(Entries with model source code)
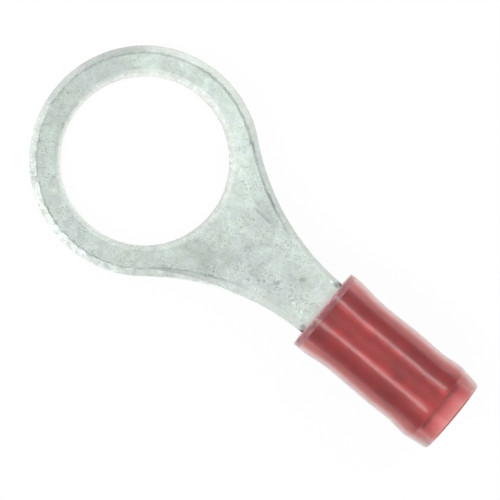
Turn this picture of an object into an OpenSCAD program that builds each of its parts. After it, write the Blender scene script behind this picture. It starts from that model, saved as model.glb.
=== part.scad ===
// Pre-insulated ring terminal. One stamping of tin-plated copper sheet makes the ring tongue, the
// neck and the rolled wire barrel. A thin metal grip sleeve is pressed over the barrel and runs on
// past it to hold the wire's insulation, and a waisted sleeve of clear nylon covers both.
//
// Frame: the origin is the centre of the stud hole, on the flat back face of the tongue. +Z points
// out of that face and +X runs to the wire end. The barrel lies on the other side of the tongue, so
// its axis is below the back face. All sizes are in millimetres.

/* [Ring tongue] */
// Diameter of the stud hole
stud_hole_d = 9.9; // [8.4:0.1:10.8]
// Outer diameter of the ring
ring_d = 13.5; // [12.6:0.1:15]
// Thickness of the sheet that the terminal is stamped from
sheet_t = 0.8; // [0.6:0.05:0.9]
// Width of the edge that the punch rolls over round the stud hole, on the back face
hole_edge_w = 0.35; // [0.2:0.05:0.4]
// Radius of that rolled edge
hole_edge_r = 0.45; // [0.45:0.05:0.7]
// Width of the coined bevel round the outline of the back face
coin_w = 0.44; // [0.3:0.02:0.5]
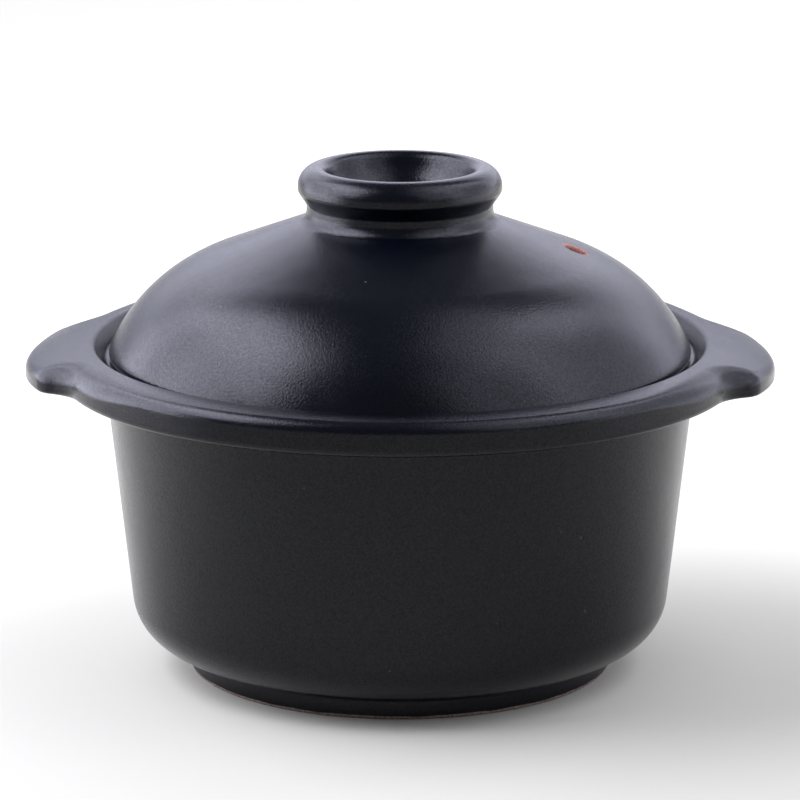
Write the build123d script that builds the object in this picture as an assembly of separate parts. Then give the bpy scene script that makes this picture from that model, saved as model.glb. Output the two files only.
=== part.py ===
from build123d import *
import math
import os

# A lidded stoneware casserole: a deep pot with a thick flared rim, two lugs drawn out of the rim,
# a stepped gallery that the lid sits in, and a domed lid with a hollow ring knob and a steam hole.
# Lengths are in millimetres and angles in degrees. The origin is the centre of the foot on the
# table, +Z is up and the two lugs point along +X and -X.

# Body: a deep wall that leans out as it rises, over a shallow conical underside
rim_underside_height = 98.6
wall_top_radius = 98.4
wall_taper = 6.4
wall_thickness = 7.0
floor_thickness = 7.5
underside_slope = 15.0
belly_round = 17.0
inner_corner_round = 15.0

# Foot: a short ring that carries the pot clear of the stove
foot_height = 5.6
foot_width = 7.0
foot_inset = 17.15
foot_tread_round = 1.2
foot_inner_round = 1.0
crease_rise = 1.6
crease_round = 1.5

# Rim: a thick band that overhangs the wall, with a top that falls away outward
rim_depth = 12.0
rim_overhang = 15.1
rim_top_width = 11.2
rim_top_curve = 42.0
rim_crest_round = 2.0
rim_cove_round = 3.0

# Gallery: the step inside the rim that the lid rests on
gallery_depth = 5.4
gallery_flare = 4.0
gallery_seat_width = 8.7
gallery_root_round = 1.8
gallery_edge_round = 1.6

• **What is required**
Exactly reproduce all of the entries above.

• **Answer for the task**
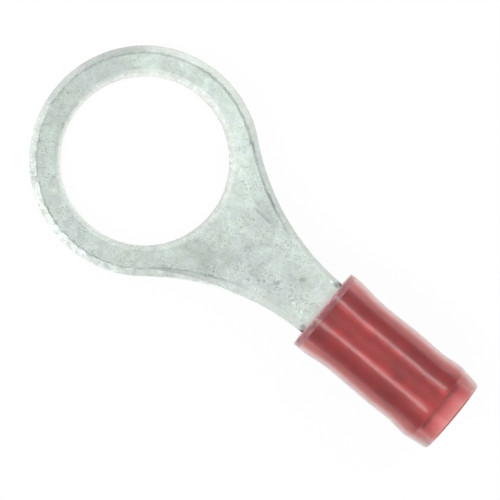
Turn this picture of an object into an OpenSCAD program that builds each of its parts. After it, write the Blender scene script behind this picture. It starts from that model, saved as model.glb.
=== part.scad ===
// Pre-insulated ring terminal. One stamping of tin-plated copper sheet makes the ring tongue, the
// neck and the rolled wire barrel. A thin metal grip sleeve is pressed over the barrel and runs on
// past it to hold the wire's insulation, and a waisted sleeve of clear nylon covers both.
//
// Frame: the origin is the centre of the stud hole, on the flat back face of the tongue. +Z points
// out of that face and +X runs to the wire end. The barrel lies on the other side of the tongue, so
// its axis is below the back face. All sizes are in millimetres.

/* [Ring tongue] */
// Diameter of the stud hole
stud_hole_d = 9.9; // [8.4:0.1:10.8]
// Outer diameter of the ring
ring_d = 13.5; // [12.6:0.1:15]
// Thickness of the sheet that the terminal is stamped from
sheet_t = 0.8; // [0.6:0.05:0.9]
// Width of the edge that the punch rolls over round the stud hole, on the back face
hole_edge_w = 0.35; // [0.2:0.05:0.4]
// Radius of that rolled edge
hole_edge_r = 0.45; // [0.45:0.05:0.7]
// Width of the coined bevel round the outline of the back face
coin_w = 0.44; // [0.3:0.02:0.5]
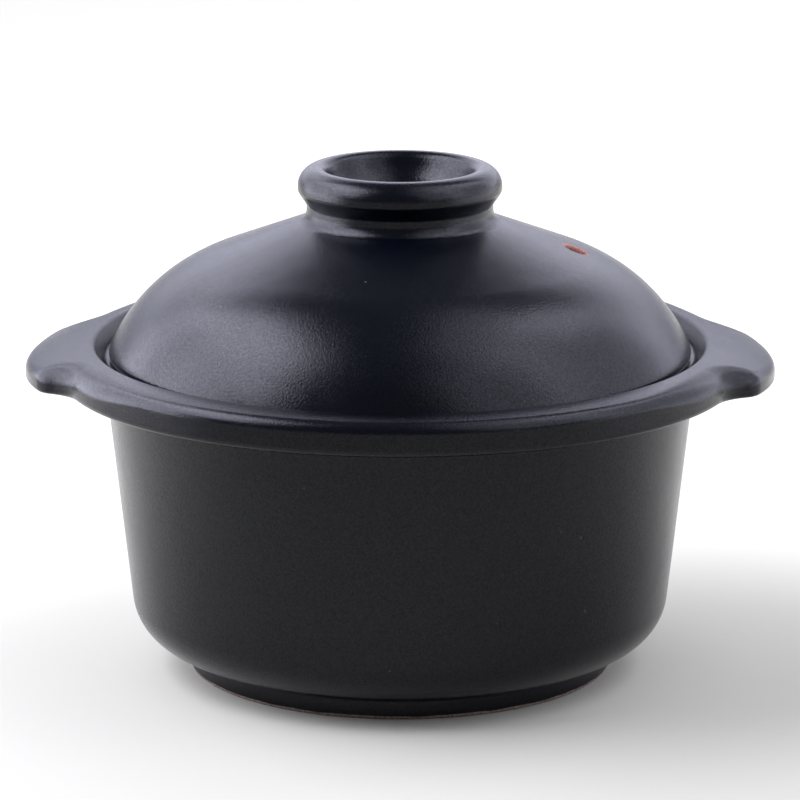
Write the build123d script that builds the object in this picture as an assembly of separate parts. Then give the bpy scene script that makes this picture from that model, saved as model.glb. Output the two files only.
=== part.py ===
from build123d import *
import math
import os

# A lidded stoneware casserole: a deep pot with a thick flared rim, two lugs drawn out of the rim,
# a stepped gallery that the lid sits in, and a domed lid with a hollow ring knob and a steam hole.
# Lengths are in millimetres and angles in degrees. The origin is the centre of the foot on the
# table, +Z is up and the two lugs point along +X and -X.

# Body: a deep wall that leans out as it rises, over a shallow conical underside
rim_underside_height = 98.6
wall_top_radius = 98.4
wall_taper = 6.4
wall_thickness = 7.0
floor_thickness = 7.5
underside_slope = 15.0
belly_round = 17.0
inner_corner_round = 15.0

# Foot: a short ring that carries the pot clear of the stove
foot_height = 5.6
foot_width = 7.0
foot_inset = 17.15
foot_tread_round = 1.2
foot_inner_round = 1.0
crease_rise = 1.6
crease_round = 1.5

# Rim: a thick band that overhangs the wall, with a top that falls away outward
rim_depth = 12.0
rim_overhang = 15.1
rim_top_width = 11.2
rim_top_curve = 42.0
rim_crest_round = 2.0
rim_cove_round = 3.0

# Gallery: the step inside the rim that the lid rests on
gallery_depth = 5.4
gallery_flare = 4.0
gallery_seat_width = 8.7
gallery_root_round = 1.8
gallery_edge_round = 1.6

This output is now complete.